**INFORMATION GIVEN:**
- - - - - - -

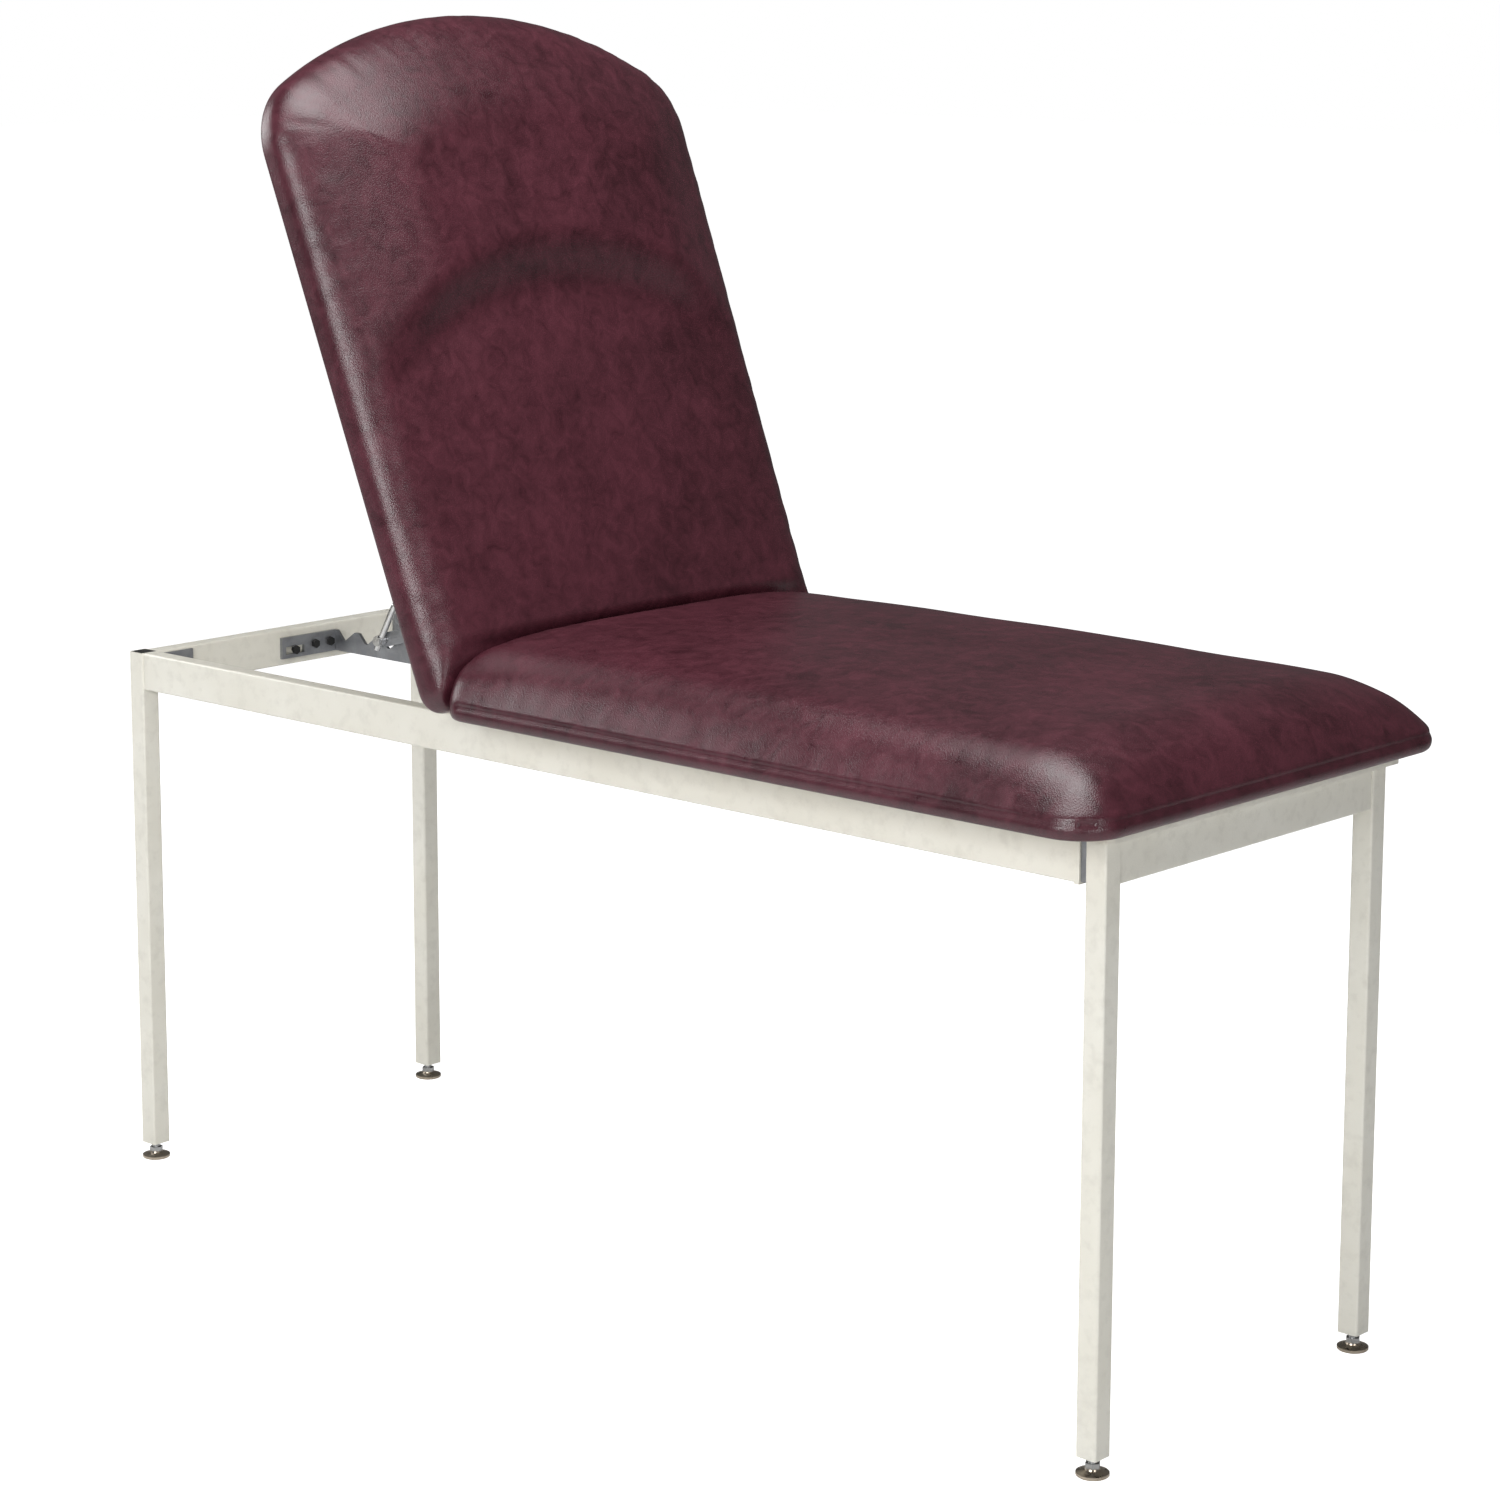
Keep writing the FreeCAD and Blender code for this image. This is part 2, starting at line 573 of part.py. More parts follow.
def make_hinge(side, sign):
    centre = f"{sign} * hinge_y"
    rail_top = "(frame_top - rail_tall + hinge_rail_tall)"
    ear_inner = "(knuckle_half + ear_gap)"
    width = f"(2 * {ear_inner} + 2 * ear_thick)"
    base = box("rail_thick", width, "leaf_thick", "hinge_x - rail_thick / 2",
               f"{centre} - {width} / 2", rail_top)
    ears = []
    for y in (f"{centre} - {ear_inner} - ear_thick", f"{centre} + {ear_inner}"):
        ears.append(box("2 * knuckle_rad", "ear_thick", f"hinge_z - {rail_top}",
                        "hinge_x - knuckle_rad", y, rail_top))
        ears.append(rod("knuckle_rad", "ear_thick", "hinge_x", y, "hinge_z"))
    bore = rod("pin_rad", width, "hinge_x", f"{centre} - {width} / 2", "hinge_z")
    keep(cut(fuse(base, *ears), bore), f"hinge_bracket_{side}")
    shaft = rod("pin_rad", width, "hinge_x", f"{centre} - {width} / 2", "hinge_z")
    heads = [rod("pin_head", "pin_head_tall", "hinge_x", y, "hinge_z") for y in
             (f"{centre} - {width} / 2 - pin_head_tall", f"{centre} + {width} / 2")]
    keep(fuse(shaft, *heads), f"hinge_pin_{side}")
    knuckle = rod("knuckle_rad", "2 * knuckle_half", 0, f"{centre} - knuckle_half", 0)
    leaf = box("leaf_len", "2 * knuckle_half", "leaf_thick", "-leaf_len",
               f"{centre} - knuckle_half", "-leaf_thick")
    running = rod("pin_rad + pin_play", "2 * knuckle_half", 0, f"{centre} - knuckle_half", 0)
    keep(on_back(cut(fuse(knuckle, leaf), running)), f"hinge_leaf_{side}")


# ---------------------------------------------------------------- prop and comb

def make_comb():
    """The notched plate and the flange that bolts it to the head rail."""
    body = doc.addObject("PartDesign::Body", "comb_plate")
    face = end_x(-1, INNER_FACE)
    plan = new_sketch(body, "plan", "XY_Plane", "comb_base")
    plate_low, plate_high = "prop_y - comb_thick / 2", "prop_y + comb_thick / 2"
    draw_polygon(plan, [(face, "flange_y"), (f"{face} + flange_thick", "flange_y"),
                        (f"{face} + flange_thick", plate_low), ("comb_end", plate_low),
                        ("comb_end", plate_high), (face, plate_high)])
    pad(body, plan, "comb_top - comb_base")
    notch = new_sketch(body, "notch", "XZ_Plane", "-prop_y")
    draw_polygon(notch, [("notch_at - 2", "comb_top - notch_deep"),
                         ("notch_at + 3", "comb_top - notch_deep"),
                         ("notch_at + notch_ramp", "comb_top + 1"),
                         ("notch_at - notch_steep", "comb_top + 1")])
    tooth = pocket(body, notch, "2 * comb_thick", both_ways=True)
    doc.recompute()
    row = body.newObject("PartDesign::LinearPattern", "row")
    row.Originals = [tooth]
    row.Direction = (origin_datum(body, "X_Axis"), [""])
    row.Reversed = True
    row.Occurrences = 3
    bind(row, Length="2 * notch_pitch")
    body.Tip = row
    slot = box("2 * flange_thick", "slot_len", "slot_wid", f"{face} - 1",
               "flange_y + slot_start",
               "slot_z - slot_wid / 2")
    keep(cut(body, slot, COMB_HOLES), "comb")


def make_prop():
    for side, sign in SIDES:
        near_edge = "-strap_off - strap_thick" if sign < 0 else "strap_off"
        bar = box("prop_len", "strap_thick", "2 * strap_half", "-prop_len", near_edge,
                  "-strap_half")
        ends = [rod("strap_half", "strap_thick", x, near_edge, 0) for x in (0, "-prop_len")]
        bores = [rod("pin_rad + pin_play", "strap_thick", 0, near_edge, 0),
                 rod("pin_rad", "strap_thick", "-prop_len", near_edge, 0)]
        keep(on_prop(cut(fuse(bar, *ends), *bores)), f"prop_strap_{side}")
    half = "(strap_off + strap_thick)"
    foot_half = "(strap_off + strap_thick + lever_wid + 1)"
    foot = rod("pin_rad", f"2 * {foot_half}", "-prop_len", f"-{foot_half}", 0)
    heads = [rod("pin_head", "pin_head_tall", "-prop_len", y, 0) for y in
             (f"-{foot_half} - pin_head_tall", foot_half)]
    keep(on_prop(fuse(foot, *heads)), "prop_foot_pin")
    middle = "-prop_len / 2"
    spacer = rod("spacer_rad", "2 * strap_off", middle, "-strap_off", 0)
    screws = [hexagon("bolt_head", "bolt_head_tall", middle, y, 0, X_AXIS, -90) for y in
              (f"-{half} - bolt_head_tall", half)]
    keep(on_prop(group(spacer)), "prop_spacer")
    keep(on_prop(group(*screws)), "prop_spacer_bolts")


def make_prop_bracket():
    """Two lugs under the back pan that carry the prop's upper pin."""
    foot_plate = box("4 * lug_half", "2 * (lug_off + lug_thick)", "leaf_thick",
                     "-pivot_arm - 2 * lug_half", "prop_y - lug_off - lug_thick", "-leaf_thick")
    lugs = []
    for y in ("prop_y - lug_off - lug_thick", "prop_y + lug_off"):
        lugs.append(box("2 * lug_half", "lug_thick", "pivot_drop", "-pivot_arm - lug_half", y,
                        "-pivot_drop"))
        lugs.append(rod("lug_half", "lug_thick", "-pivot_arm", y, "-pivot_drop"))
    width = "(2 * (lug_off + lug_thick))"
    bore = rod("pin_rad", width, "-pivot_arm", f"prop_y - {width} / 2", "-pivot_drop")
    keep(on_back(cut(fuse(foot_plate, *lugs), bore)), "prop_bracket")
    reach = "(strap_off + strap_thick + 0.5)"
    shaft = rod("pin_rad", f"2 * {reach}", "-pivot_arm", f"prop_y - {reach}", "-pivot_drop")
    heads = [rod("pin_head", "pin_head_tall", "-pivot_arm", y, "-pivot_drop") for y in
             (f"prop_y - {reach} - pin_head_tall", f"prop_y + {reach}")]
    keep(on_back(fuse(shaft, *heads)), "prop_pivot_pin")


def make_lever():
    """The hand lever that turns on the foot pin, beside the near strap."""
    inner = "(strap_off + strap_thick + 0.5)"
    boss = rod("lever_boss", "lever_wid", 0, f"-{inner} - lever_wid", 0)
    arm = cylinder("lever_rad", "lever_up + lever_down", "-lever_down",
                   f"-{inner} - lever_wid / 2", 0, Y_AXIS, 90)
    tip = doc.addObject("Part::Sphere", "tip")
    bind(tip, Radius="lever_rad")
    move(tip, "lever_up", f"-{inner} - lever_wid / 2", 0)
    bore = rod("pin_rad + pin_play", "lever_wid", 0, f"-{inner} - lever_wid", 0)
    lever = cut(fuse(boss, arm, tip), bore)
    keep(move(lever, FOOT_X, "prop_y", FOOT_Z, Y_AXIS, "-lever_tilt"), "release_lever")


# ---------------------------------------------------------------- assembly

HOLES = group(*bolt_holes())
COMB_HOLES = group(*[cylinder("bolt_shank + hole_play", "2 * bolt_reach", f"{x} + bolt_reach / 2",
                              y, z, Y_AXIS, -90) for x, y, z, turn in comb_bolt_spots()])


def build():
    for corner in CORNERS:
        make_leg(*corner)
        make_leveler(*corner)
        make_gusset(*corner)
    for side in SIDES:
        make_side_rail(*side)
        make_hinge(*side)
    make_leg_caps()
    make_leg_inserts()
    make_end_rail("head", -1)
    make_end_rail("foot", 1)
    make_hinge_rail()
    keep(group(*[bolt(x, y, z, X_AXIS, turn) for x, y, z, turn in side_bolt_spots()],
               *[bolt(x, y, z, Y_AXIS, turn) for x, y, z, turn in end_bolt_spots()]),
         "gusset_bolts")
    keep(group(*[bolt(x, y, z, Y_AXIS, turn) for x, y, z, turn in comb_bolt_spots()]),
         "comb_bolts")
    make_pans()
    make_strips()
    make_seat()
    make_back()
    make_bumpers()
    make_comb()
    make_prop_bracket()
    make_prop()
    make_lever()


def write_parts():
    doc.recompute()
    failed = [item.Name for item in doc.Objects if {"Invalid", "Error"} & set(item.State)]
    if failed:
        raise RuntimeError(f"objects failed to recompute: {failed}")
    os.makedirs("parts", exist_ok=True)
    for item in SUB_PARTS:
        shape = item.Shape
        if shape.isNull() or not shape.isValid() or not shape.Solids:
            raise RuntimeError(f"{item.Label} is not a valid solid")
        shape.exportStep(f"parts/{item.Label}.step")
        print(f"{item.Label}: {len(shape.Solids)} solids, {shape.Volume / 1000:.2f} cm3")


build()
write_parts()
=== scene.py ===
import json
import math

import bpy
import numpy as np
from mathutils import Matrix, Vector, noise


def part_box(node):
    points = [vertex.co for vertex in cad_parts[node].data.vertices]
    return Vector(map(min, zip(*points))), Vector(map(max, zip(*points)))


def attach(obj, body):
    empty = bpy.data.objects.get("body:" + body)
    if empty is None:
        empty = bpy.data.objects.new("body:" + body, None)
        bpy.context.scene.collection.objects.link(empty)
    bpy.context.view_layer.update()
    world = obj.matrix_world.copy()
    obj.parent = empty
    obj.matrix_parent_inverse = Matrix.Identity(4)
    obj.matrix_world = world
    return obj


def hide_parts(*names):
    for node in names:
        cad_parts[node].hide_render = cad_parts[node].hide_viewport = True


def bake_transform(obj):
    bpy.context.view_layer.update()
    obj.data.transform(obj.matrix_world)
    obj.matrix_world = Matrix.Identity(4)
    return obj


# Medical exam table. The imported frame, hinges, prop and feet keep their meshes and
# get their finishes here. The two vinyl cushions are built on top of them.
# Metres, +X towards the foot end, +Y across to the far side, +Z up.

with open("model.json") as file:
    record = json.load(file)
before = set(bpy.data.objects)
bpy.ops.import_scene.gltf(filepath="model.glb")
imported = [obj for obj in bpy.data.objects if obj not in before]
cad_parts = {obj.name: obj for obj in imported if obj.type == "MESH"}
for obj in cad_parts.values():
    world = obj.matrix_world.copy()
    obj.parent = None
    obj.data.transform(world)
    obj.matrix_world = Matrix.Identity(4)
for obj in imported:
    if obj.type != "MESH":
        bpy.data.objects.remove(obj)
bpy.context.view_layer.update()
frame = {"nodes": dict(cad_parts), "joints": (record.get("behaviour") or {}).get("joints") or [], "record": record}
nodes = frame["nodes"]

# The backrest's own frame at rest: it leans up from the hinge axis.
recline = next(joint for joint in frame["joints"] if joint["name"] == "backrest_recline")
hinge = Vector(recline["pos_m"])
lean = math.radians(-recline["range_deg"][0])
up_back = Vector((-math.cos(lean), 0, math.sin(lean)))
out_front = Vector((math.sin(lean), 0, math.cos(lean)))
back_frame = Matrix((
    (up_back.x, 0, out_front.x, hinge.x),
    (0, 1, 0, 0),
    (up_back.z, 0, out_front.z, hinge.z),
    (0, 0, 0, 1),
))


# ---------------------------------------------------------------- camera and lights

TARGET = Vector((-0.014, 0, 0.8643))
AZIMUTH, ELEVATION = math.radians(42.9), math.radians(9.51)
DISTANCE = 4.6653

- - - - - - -

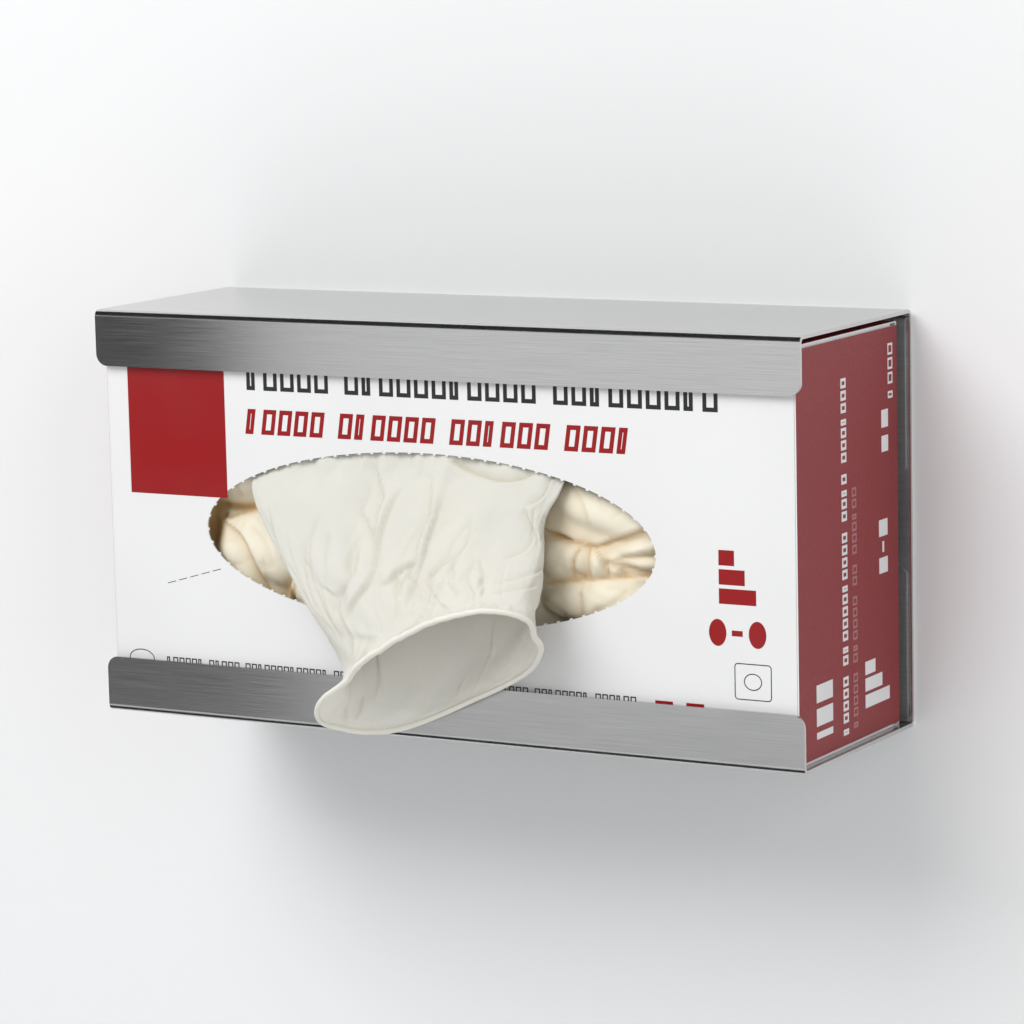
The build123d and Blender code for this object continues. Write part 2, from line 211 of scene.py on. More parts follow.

- - - - - - -

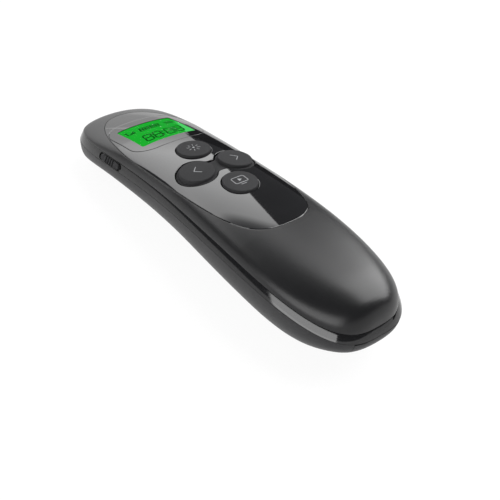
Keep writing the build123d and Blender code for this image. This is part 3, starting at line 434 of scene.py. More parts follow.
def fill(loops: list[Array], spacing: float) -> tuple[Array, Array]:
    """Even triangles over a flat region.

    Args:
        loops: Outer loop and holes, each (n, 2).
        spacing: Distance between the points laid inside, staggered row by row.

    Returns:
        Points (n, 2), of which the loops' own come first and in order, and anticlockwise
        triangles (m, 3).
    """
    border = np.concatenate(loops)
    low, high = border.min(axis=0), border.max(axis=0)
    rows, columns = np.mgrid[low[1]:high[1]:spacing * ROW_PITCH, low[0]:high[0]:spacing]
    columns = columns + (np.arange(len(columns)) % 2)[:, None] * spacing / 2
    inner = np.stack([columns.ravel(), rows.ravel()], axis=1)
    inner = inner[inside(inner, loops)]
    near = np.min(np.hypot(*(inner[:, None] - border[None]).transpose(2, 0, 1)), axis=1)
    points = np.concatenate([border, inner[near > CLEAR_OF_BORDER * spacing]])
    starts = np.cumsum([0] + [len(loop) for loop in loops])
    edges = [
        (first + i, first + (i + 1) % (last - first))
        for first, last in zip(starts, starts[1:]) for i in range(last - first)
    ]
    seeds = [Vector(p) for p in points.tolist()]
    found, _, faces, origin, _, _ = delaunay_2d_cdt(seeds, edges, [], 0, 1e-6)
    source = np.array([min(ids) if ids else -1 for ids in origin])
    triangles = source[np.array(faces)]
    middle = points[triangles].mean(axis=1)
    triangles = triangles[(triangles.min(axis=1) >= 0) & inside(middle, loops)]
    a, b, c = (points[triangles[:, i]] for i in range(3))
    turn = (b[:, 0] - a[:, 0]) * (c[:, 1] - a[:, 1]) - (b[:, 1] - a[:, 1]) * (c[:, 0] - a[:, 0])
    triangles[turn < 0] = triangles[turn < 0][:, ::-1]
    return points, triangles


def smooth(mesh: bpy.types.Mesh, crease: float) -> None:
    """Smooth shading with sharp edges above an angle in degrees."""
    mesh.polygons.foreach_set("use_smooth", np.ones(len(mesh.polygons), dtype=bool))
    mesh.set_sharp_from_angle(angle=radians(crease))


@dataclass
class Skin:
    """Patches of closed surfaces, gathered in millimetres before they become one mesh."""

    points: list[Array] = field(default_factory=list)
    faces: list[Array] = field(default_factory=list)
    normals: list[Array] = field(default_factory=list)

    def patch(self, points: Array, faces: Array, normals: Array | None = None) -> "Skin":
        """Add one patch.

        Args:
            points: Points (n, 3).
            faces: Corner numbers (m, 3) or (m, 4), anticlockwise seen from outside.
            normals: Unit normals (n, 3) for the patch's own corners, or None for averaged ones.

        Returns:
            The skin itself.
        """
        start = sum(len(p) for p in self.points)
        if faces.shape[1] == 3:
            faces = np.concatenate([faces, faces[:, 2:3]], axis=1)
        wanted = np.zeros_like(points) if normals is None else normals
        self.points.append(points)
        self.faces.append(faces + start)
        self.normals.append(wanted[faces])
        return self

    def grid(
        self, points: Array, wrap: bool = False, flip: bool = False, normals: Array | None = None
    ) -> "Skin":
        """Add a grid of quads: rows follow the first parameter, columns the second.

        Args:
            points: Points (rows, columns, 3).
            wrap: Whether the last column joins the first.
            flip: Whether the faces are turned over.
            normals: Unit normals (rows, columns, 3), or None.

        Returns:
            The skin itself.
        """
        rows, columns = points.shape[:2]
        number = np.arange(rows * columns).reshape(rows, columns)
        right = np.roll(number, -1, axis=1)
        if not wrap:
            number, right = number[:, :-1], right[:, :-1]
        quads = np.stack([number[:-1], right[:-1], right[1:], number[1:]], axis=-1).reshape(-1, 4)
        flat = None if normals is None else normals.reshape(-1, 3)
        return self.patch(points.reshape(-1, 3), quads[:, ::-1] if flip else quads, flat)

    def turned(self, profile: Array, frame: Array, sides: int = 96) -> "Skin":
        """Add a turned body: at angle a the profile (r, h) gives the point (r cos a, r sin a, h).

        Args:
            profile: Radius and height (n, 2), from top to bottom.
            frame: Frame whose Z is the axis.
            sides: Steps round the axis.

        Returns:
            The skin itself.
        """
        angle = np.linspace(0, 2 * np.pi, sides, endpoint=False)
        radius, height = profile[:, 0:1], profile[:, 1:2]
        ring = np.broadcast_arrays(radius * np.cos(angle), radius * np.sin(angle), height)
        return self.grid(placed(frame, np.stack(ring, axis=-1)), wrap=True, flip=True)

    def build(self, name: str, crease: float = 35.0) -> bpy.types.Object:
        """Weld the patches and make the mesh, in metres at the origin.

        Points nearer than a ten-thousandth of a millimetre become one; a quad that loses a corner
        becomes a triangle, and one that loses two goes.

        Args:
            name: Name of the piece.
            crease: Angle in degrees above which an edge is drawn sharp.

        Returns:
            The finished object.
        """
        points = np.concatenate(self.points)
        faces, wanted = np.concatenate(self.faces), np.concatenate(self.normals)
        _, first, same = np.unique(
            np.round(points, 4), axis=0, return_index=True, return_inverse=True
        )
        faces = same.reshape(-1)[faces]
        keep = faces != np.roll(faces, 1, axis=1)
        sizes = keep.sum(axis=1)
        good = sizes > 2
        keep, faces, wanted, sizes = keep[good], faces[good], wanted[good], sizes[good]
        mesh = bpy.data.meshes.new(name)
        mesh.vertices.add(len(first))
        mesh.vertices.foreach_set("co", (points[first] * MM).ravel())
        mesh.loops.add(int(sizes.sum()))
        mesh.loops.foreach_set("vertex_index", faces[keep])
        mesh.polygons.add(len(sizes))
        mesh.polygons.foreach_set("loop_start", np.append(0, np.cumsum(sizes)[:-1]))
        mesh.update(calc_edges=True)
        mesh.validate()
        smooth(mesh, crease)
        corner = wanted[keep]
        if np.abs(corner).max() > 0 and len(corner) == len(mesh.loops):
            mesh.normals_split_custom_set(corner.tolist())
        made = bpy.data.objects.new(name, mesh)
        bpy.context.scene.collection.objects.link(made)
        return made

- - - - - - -

**TASK GOAL:**
In the listing above, locate the line containing "obj.data.transform(world)" and the line containing "DISTANCE = 4.6653". Transcribe those two lines and everything between them, exactly as written.

**CORRECT RESULT:**
    obj.data.transform(world)
    obj.matrix_world = Matrix.Identity(4)
for obj in imported:
    if obj.type != "MESH":
        bpy.data.objects.remove(obj)
bpy.context.view_layer.update()
frame = {"nodes": dict(cad_parts), "joints": (record.get("behaviour") or {}).get("joints") or [], "record": record}
nodes = frame["nodes"]

# The backrest's own frame at rest: it leans up from the hinge axis.
recline = next(joint for joint in frame["joints"] if joint["name"] == "backrest_recline")
hinge = Vector(recline["pos_m"])
lean = math.radians(-recline["range_deg"][0])
up_back = Vector((-math.cos(lean), 0, math.sin(lean)))
out_front = Vector((math.sin(lean), 0, math.cos(lean)))
back_frame = Matrix((
    (up_back.x, 0, out_front.x, hinge.x),
    (0, 1, 0, 0),
    (up_back.z, 0, out_front.z, hinge.z),
    (0, 0, 0, 1),
))


# ---------------------------------------------------------------- camera and lights

TARGET = Vector((-0.014, 0, 0.8643))
AZIMUTH, ELEVATION = math.radians(42.9), math.radians(9.51)
DISTANCE = 4.6653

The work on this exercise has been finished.